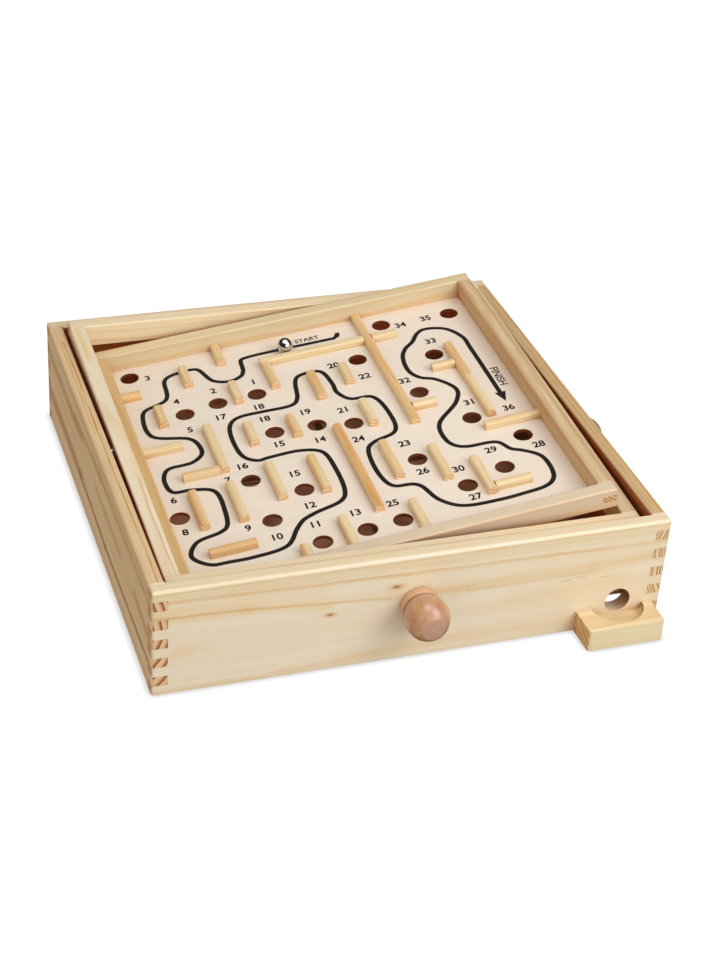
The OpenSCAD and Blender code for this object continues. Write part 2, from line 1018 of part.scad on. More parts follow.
module frame_eyes() {
    color("goldenrod")
        in_frame()
            for (side = [-1, 1])
                translate([frame_eye.x, side * frame_eye.y, frame_eye.z])
                    screw_eye();
}

// Points at which the loose cords leave their windings, to the left or front and right or back
function tray_cord_start(side) =
    [side * cord_start, -cord_off - side * winding_l / 2, front_shaft_z - cord_r];
function frame_cord_start(side) =
    [cord_off + side * winding_l / 2, side * cord_start, right_shaft_z - cord_r];
function tray_eye_point(side) = tray_point([side * tray_eye.x, tray_eye.y, tray_eye.z]);
function frame_eye_point(side) =
    frame_point([frame_eye.x, side * frame_eye.y, frame_eye.z]);
// Point at a distance from a on the way to b
function toward(a, b, distance) = a + (b - a) * distance / norm(b - a);

eye_clear = eye_d / 2 + rest_gap;

module tray_cord() {
    color("dimgray")
        in_box() {
            rod(tray_cord_start(1), toward(tray_eye_point(1), tray_cord_start(1), eye_clear), cord_d);
            rod(tray_cord_start(-1),
                toward(tray_eye_point(-1), tray_cord_start(-1), eye_clear + spring_l + rest_gap), cord_d);
        }
}

module frame_cord() {
    color("dimgray")
        in_box() {
            rod(frame_cord_start(1), toward(frame_eye_point(1), frame_cord_start(1), eye_clear), cord_d);
            rod(frame_cord_start(-1),
                toward(frame_eye_point(-1), frame_cord_start(-1), eye_clear + spring_l + rest_gap), cord_d);
        }
}

// Coil spring along z: its curls narrow to the axis over the first and the last one, and the
// wire leaves along the axis at both ends
spring_steps = 8;

function spring_path() =
    let (
        steps = spring_curls * spring_steps,
        curl_r = (spring_d - spring_wire) / 2,
        lead = 2 * spring_wire
    )
    [
        [[0, 0, 0], [1, 0, 0]],
        for (i = [0:steps])
            let (
                a = i * 360 / spring_steps,
                r = curl_r * min(1, i / spring_steps, (steps - i) / spring_steps),
                z = lead + (spring_l - 2 * lead) * i / steps
            )
                [[r * cos(a), r * sin(a), z], [cos(a), sin(a), 0]],
        [[0, 0, spring_l], [1, 0, 0]]
    ];

module tension_spring(from, to) {
    path = spring_path();
    run = unit(to - from);
    echo("least gap of a spring to itself", self_gap(path, spring_steps, spring_wire));
    translate(toward(from, to, eye_clear))
        rotate([0, acos(run.z), atan2(run.y, run.x)])
            tube(path, spring_wire);
}

module tray_spring() {
    color("gray")
        in_box()
            tension_spring(tray_eye_point(-1), tray_cord_start(-1));
}

module frame_spring() {
    color("gray")
        in_box()
            tension_spring(frame_eye_point(-1), frame_cord_start(-1));
}

front_wall();
back_wall();
left_wall();
right_wall();
floor_sheet();
front_batten();
back_batten();
left_batten();
right_batten();
floor_brads();
catch_block();
frame_front_rail();
frame_back_rail();
frame_left_rail();
frame_right_rail();
frame_pins();
tray_pins();
frame_eyes();
frame_cord();
frame_spring();
tray_front_wall();
tray_back_wall();
tray_left_wall();
tray_right_wall();
maze_board();
long_sticks_back_left();
long_sticks_back_right();
long_sticks_front_left();
long_sticks_front_right();
cross_sticks_back_left();
cross_sticks_back_right();
cross_sticks_front_left();
cross_sticks_front_right();
elbow_sticks();
amber_stick();
tray_eyes();
tray_cord();
tray_spring();
front_shaft();
front_knob();
front_washer();
front_winding();
right_shaft();
right_knob();
right_washer();
right_winding();
steel_ball();
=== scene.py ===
# Wooden labyrinth game: finishes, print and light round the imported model.
# Places are in metres in the model's own frame, and sizes named here are in millimetres.
import bmesh
import bpy
import json
import math
from mathutils import Matrix, Vector


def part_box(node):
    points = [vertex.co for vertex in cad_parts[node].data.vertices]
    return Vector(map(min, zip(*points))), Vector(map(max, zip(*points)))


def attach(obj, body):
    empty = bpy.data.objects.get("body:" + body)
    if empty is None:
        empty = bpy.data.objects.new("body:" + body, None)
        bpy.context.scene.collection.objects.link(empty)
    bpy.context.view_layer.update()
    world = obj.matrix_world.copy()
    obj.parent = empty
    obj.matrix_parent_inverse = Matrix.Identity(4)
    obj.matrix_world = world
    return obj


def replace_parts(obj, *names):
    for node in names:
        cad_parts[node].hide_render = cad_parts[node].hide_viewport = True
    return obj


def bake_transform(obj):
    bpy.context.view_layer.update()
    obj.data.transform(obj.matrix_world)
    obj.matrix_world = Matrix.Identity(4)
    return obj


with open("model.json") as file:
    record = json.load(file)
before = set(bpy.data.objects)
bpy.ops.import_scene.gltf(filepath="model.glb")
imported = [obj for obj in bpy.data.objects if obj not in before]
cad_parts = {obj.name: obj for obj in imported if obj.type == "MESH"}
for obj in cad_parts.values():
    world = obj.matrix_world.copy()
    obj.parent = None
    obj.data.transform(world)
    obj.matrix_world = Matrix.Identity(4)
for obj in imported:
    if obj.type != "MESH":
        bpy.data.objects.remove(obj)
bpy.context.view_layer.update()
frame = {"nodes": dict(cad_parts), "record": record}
nodes = frame["nodes"]
mm = 0.001
print("stage: model loaded,", len(nodes), "nodes")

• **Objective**
Only the lines from the line with "obj.parent = empty" to the line with "record = json.load(file)", inclusive, are to be printed, exactly as they appear.

• **Full answer**
    obj.parent = empty
    obj.matrix_parent_inverse = Matrix.Identity(4)
    obj.matrix_world = world
    return obj


def replace_parts(obj, *names):
    for node in names:
        cad_parts[node].hide_render = cad_parts[node].hide_viewport = True
    return obj


def bake_transform(obj):
    bpy.context.view_layer.update()
    obj.data.transform(obj.matrix_world)
    obj.matrix_world = Matrix.Identity(4)
    return obj


with open("model.json") as file:
    record = json.load(file)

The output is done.